L’intervento è stato definito strategico non solo per la mobilità sostenibile e l’ammodernamento delle infrastrutture, ma anche per l’impatto su crescita, occupazione e coesione territoriale.
Insomma per i due ministri leghisti quella di ieri è stata una giornata positiva. Giancarlo Giorgetti ha incassato la promozione dei conti pubblici («Ce lo meritavamo anche se non ce l’aspettavamo» dice a margine dell’Ecofin). Matteo Salvini ottiene il plauso per il piano delle Ferrovie definito un «modello per l’Europa»

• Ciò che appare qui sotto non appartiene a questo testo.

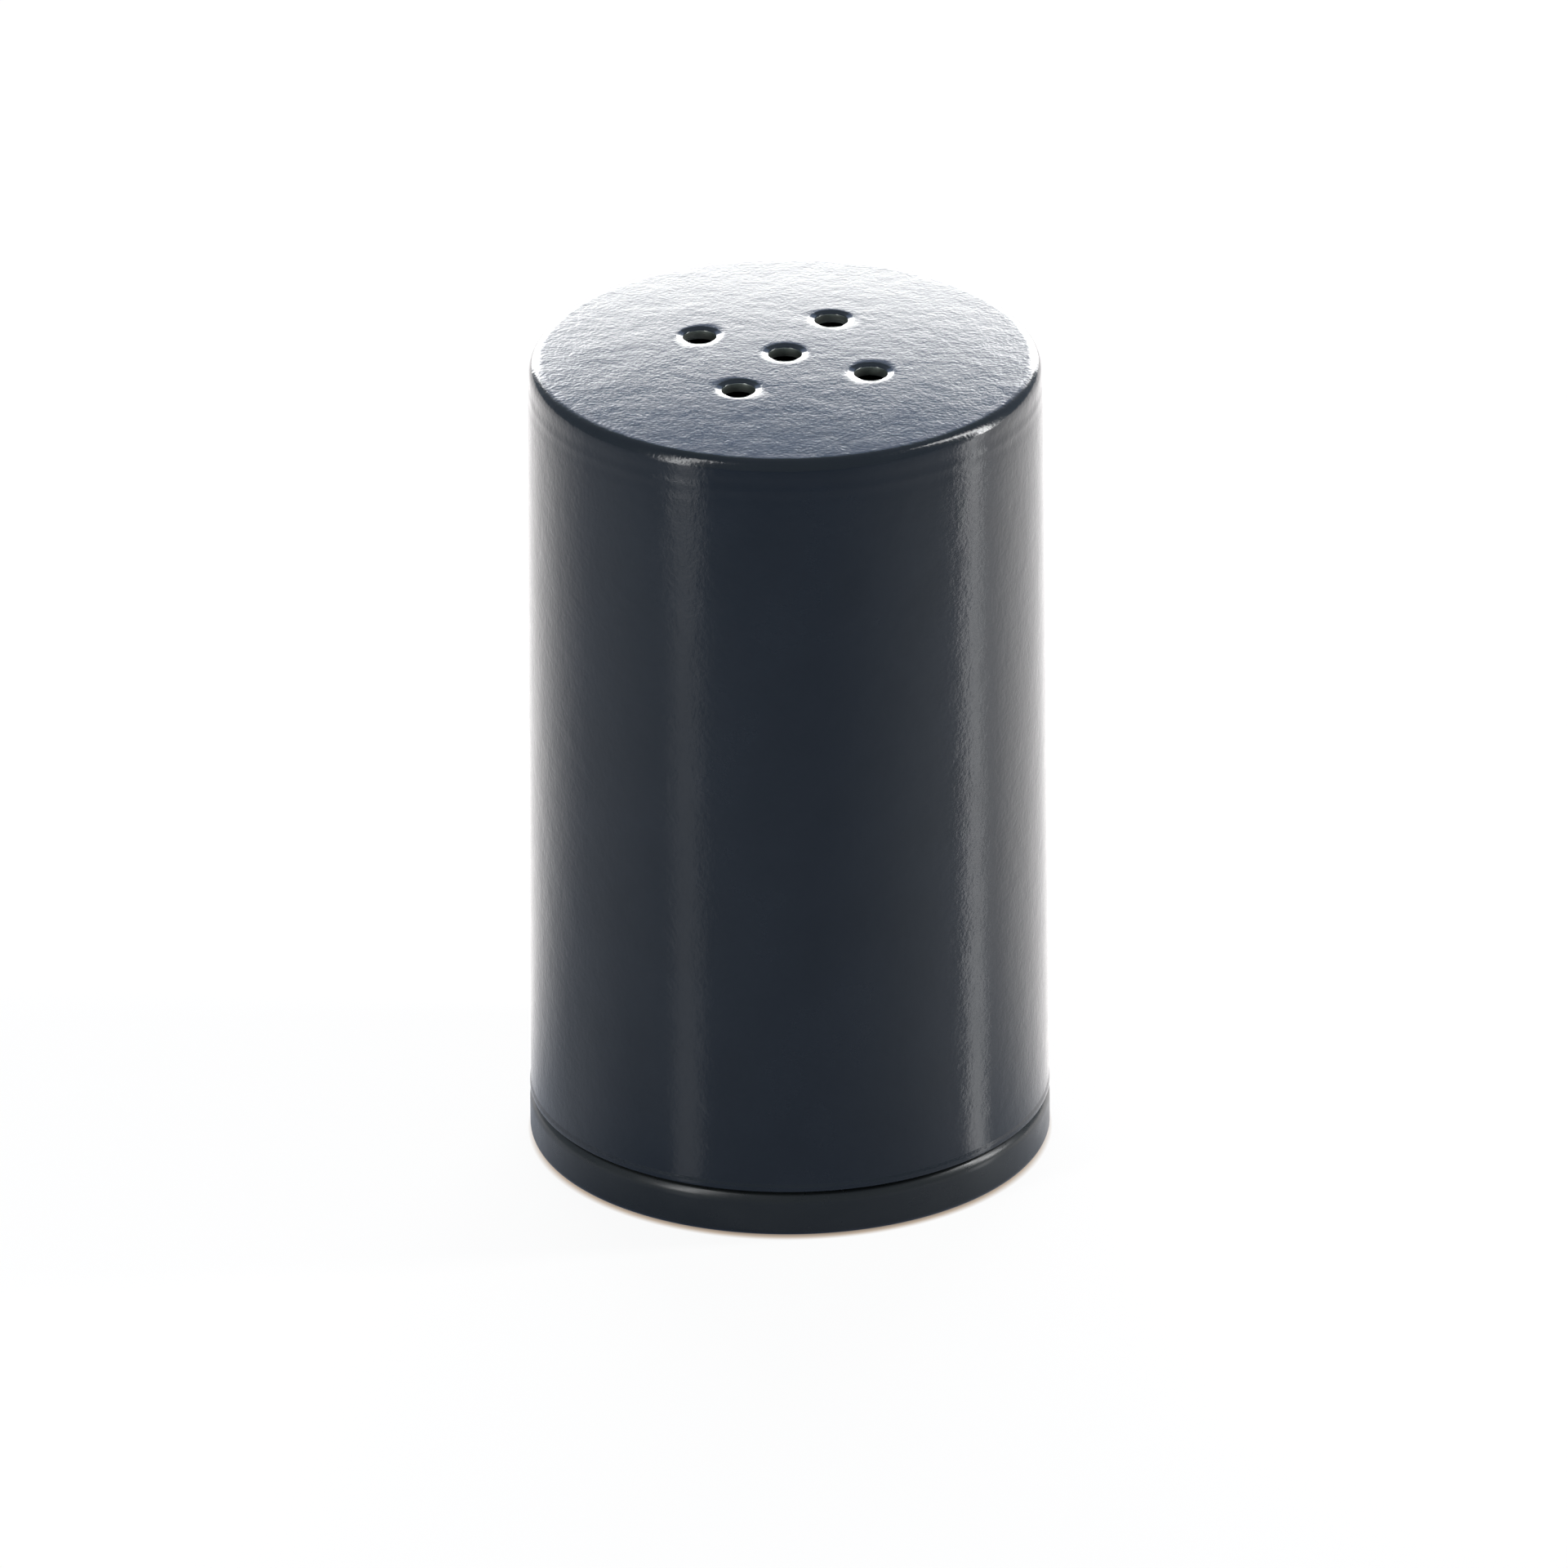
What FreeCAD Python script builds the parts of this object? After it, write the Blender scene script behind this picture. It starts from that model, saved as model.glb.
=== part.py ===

I segnali di fiducia verso l’Italia, però, devono fare i conti con lo scenario internazionale. La crisi dei mercati obbligazionari americani, in particolare quelli dei Treasury, rappresenta oggi una delle principali incognite globali. I rendimenti dei titoli di Stato americani a 10 e 30 anni sono saliti ai massimi degli ultimi mesi, con punte rispettivamente del 4,6% e del 5%, a causa di un’ondata di vendite che riflette una crescente sfiducia nei confronti dell’economia statunitense. Il dollaro ha perso terreno, toccando i minimi da tre anni.
Wall Street ha mostrato segnali di tenuta, grazie alle rassicurazioni della Federal reserve, che si è detta pronta a intervenire per garantire la stabilità dei mercati.
Dal canto suo la Bce si riunisce giovedì. L’appuntamento assume un significato particolare. Il presidente Christine Lagarde ha ribadito che l’Eurotower è «sempre pronta a utilizzare gli strumenti necessari per garantire la stabilità dei prezzi e la stabilità finanziaria», due obiettivi che, ha ricordato, «non possono essere disgiunti». Con un’inflazione sotto controllo e una crescita ancora fragile, la Bce si trova a dover bilanciare l’eventualità di un taglio dei tassi nei prossimi mesi con la necessità di monitorare le turbolenze provenienti dagli Usa.
La sensazione, tra economisti e analisti, è che l’Europa si trovi oggi in una posizione più solida rispetto agli Stati Uniti, ma anche più esposta all’eventuale effetto domino.